(Exercise goal)
Filter this material down to the lines that hold "from", copying each one.
* * *
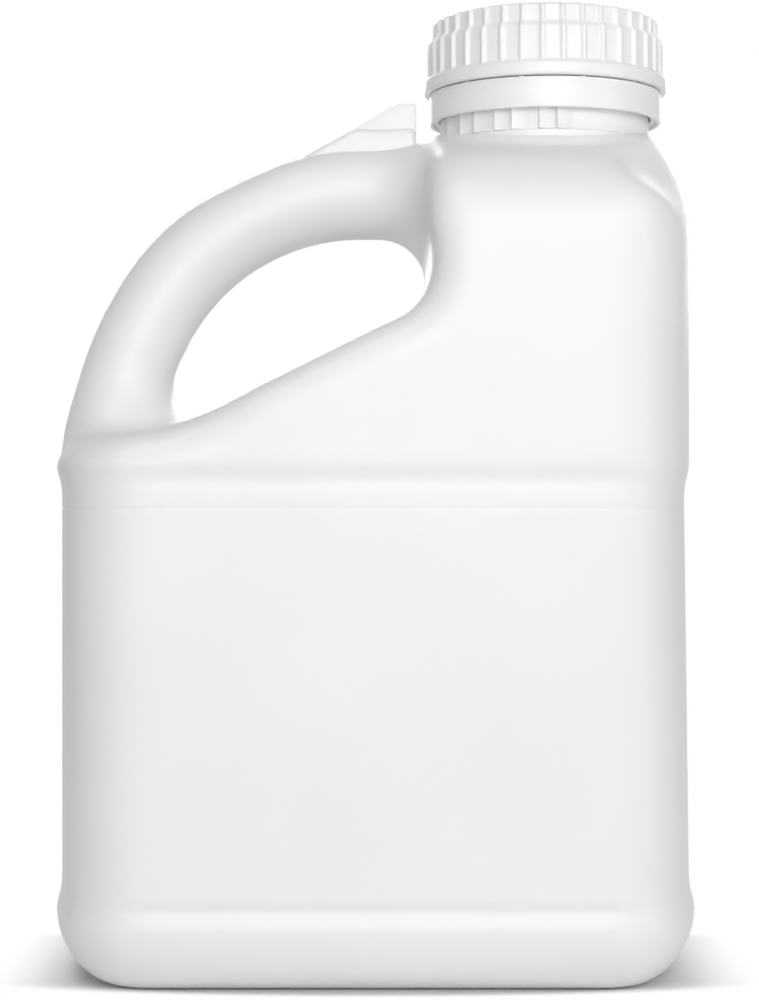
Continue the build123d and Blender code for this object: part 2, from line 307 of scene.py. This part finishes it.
# Where the blown form leaves the solids' plain one; a pair is where a change starts and where it is full
warpLook = {
    "rightDrawIn": (0.3, 1.8, 2.0),  # right wall: above the foot, under the shoulder, beside the neck
    "rightWall": (62, 88),
    "rightRise": (20, 140),
    "rightTop": (140, 152),
    "crownDrop": 6.2,                # the crown falls to the front and back
    "crownHalfDepth": 44,
    "crownHeights": (195, 246),
    "crownAcross": (4, 22),
    "panelPush": 0.9,                # front and back panels stand nearly flush
    "panelFoot": (24, 27),
    "panelTop": (139, 145),
    "panelSide": (58, 86),
    "panelFace": (40, 56),
    "gapEnd": (12.5, 203, 8.0),      # finger gap beside the upright wall: across, up, spread
    "gapEndMove": 1.5,
    "handleBack": (-42, 236, 15.0),
    "handleBackMove": (0.75, -0.85),
    "padRise": 0.7,                  # raised ring on the crown round the neck
    "padRadius": (32.6, 34.4),
    "padHeights": (225, 235),
}

# Top of the handle without its fin: an arch, then a flare up to the neck
handleTop = {
    "archMiddle": (-5, 158.2),
    "archRadius": 84.0,
    "flareAcross": (-5, 3, 7, 11, 14.5),
    "flareHeights": (242.2, 242.35, 242.85, 244.05, 245.15),
    "halfThickness": 13.25,
    "halfDepth": 14.5,
    "finHalf": 5.2,
    "finAcross": (-42, 13.5),
}

# Where the moulding flows from form to form
blendPlaces = {
    "rootAcross": (30, 44),          # to the left of the middle
    "rootFoot": (148, 153),
    "rootTop": (172, 184),
    "upright": (16, 13),             # middle and spread across
    "uprightFoot": (182, 194),
    "shoulderAcross": (52, 66),
    "shoulderFoot": (192, 208),
    "shoulderTop": (240, 243),
}


def trianglesOf(names):
    points, faces, start = [], [], 0
    for name in names:
        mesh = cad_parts[name].data
        mesh.calc_loop_triangles()
        corners = np.empty(len(mesh.vertices) * 3)
        mesh.vertices.foreach_get("co", corners)
        sides = np.empty(len(mesh.loop_triangles) * 3, dtype=np.int64)
        mesh.loop_triangles.foreach_get("vertices", sides)
        points.append(corners.reshape(-1, 3))
        faces.append(sides.reshape(-1, 3) + start)
        start += len(mesh.vertices)
    return np.concatenate(points), np.concatenate(faces)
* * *
(Answer to the task)
Continue the build123d and Blender code for this object: part 2, from line 307 of scene.py. This part finishes it.
# Where the moulding flows from form to form